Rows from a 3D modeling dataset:
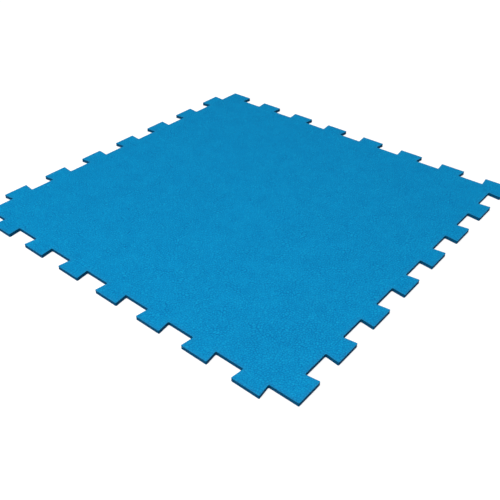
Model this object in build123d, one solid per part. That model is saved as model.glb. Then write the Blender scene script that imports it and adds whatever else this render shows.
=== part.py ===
"""Interlocking puzzle mat tile, in three bonded plies.

The tile is a thin square sheet whose four sides carry dovetail tabs. The +X and +Y sides have eight tabs
each, the first and last of them in the corners, and the -X and -Y sides have seven tabs each, which stand
opposite the gaps of the other two sides. Identical tiles laid side by side at TILE_PITCH therefore lock
together in both directions.

From the floor up the plies are a grip skin, a closed-cell foam core and an embossed wear skin. All three are
cut through together by one die, so they share the outline.

Frame: millimetres, +Z up, origin at the middle of the bounding box's underside.
"""

from build123d import *

import os
from math import radians, tan

# Driving dimensions
TILE_PITCH = 1000.0  # distance from one laid tile to the next
TAB_DEPTH = 33.3  # how far a tab stands out of the side's base line
TABS_ON_LONG_SIDE = 8  # +X and +Y sides, corner tabs included
FLANK_ANGLE = 7.1  # degrees by which each dovetail flank leans
FLANK_CLEARANCE = 0.5  # gap left between a tab's flank and its neighbour's
CORNER_RADIUS = 2.2  # the die's knife is bent to this radius
GRIP_SKIN_THICKNESS = 1.0
CORE_THICKNESS = 7.5
WEAR_SKIN_THICKNESS = 1.0
TOP_EDGE_RADIUS = 0.5  # the embossing roller rounds the wear skin's rim

# Worked out from them
BASE_SQUARE = TILE_PITCH - TAB_DEPTH  # side of the square between the four base lines
FLARE = TAB_DEPTH * tan(radians(FLANK_ANGLE))  # how far one flank widens from root to tip
GAPS_ON_LONG_SIDE = TABS_ON_LONG_SIDE - 1
TAB_PITCH = (TILE_PITCH + FLANK_CLEARANCE - FLARE) / (GAPS_ON_LONG_SIDE + 0.5)
TIP_WIDTH = TAB_PITCH / 2 - FLANK_CLEARANCE + FLARE
ROOT_WIDTH = TIP_WIDTH - 2 * FLARE
FIRST_LONG_CENTRE = TIP_WIDTH / 2  # the corner tab's tip starts flush with the next side's base line
FIRST_SHORT_CENTRE = FIRST_LONG_CENTRE + TAB_PITCH / 2


def tab_profile(centre):
    """One tab's outline as (distance along the side, distance out from the base line)."""
    return [
        (centre - ROOT_WIDTH / 2, 0.0),
        (centre - TIP_WIDTH / 2, TAB_DEPTH),
        (centre + TIP_WIDTH / 2, TAB_DEPTH),
        (centre + ROOT_WIDTH / 2, 0.0),
    ]


def short_side():
    """The seven tabs of a -X or -Y side, from the low corner up."""
    centres = [FIRST_SHORT_CENTRE + i * TAB_PITCH for i in range(GAPS_ON_LONG_SIDE)]
    return [point for centre in centres for point in tab_profile(centre)]


def long_side():
    """The eight tabs of a +X or +Y side, without the two corner points at its ends."""
    centres = [FIRST_LONG_CENTRE + i * TAB_PITCH for i in range(TABS_ON_LONG_SIDE)]
    points = [point for centre in centres for point in tab_profile(centre)]
    return points[2:-2]


def outline_points():
    """The die line, counter-clockwise from the corner where two base lines meet."""
    far = BASE_SQUARE
    points = [(0.0, 0.0)]
    points += [(along, -out) for along, out in short_side()]
    points += [(TILE_PITCH, 0.0)]
    points += [(far + out, along) for along, out in long_side()]
    points += [(TILE_PITCH, TILE_PITCH)]
    points += [(along, far + out) for along, out in reversed(long_side())]
    points += [(0.0, TILE_PITCH)]
    points += [(-out, along) for along, out in reversed(short_side())]
    return [(x - BASE_SQUARE / 2, y - BASE_SQUARE / 2) for x, y in points]


def ply(bottom, thickness):
    """A sheet of the die's outline, with its underside at the height `bottom`."""
    with BuildPart() as sheet:
        with BuildSketch(Plane.XY.offset(bottom)) as sketch:
            with BuildLine():
                Polyline(*outline_points(), close=True)
            make_face()
            fillet(sketch.vertices(), CORNER_RADIUS)
        extrude(amount=thickness)
    return sheet.part


def wear_skin(bottom):
    """The top ply, with its upper rim rounded all the way round."""
    sheet = ply(bottom, WEAR_SKIN_THICKNESS)
    rim = sheet.faces().sort_by(Axis.Z)[-1].outer_wire().edges()
    return fillet(rim, TOP_EDGE_RADIUS)


def main():
    core_bottom = GRIP_SKIN_THICKNESS
    wear_bottom = core_bottom + CORE_THICKNESS
    parts = {
        "grip_skin": ply(0.0, GRIP_SKIN_THICKNESS),
        "foam_core": ply(core_bottom, CORE_THICKNESS),
        "wear_skin": wear_skin(wear_bottom),
    }
    os.makedirs("parts", exist_ok=True)
    for name, shape in parts.items():
        export_step(shape, f"parts/{name}.step")
    print("tab pitch", TAB_PITCH, "tip", TIP_WIDTH, "root", ROOT_WIDTH, "base square", BASE_SQUARE)


main()
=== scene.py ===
"""Looks of the interlocking mat tile: three bonded foam plies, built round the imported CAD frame.

Everything is in metres, in the CAD model's frame: +Z up out of the embossed face, origin at the middle
of the underside. The outline is worked out here from the same driving dimensions, because every ply is
cut to it.
"""

from math import ceil, cos, pi, radians, sin, tan

import bpy
import numpy as np
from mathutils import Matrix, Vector, geometry, kdtree


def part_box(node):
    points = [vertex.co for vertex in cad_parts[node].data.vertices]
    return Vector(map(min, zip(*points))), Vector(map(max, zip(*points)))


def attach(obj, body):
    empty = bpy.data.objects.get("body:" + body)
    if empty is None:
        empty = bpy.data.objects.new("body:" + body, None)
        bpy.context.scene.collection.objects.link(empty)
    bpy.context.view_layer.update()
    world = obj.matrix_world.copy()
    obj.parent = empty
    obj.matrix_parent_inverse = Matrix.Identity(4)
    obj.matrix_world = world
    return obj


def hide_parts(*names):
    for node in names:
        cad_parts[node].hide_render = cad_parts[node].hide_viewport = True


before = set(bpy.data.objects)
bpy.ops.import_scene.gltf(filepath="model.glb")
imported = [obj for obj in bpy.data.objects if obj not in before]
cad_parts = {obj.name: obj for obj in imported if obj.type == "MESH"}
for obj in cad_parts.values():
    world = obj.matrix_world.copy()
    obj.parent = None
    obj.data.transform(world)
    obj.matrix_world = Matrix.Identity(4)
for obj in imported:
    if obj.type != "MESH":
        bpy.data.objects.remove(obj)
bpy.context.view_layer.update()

MM = 0.001


def grey(value):
    """A colour with the same share of red, green and blue."""
    return value, value, value, 1


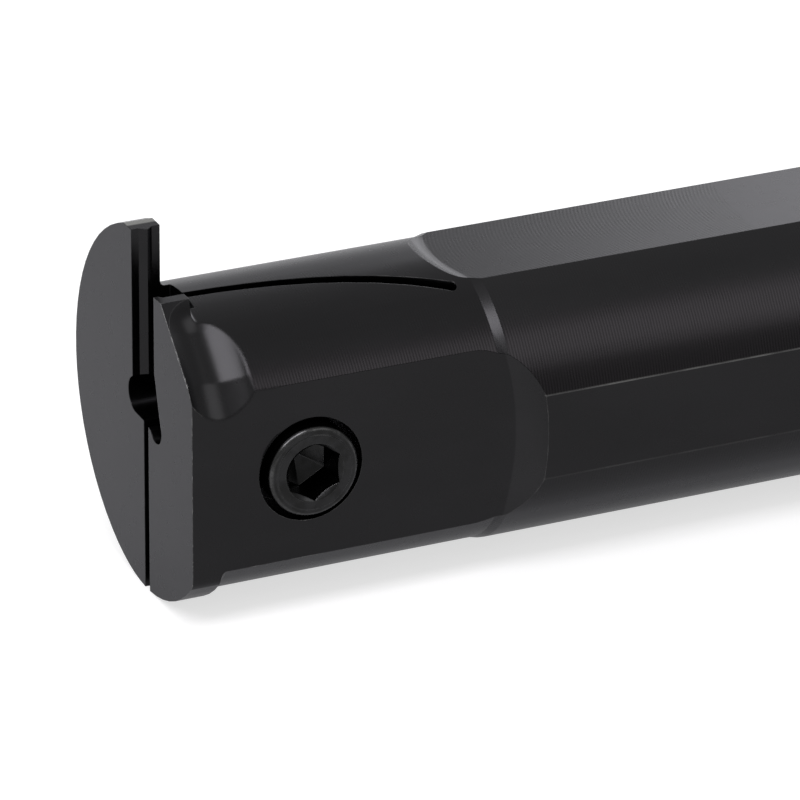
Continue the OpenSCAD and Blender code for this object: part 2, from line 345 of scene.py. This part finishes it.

## Exercise:
Extract the span of lines that starts with the line containing "return fillet(rim, TOP_EDGE_RADIUS)" and ends with the line containing "if empty is". Keep it exact and add nothing.

## Response below:
    return fillet(rim, TOP_EDGE_RADIUS)


def main():
    core_bottom = GRIP_SKIN_THICKNESS
    wear_bottom = core_bottom + CORE_THICKNESS
    parts = {
        "grip_skin": ply(0.0, GRIP_SKIN_THICKNESS),
        "foam_core": ply(core_bottom, CORE_THICKNESS),
        "wear_skin": wear_skin(wear_bottom),
    }
    os.makedirs("parts", exist_ok=True)
    for name, shape in parts.items():
        export_step(shape, f"parts/{name}.step")
    print("tab pitch", TAB_PITCH, "tip", TIP_WIDTH, "root", ROOT_WIDTH, "base square", BASE_SQUARE)


main()
=== scene.py ===
"""Looks of the interlocking mat tile: three bonded foam plies, built round the imported CAD frame.

Everything is in metres, in the CAD model's frame: +Z up out of the embossed face, origin at the middle
of the underside. The outline is worked out here from the same driving dimensions, because every ply is
cut to it.
"""

from math import ceil, cos, pi, radians, sin, tan

import bpy
import numpy as np
from mathutils import Matrix, Vector, geometry, kdtree


def part_box(node):
    points = [vertex.co for vertex in cad_parts[node].data.vertices]
    return Vector(map(min, zip(*points))), Vector(map(max, zip(*points)))


def attach(obj, body):
    empty = bpy.data.objects.get("body:" + body)
    if empty is None:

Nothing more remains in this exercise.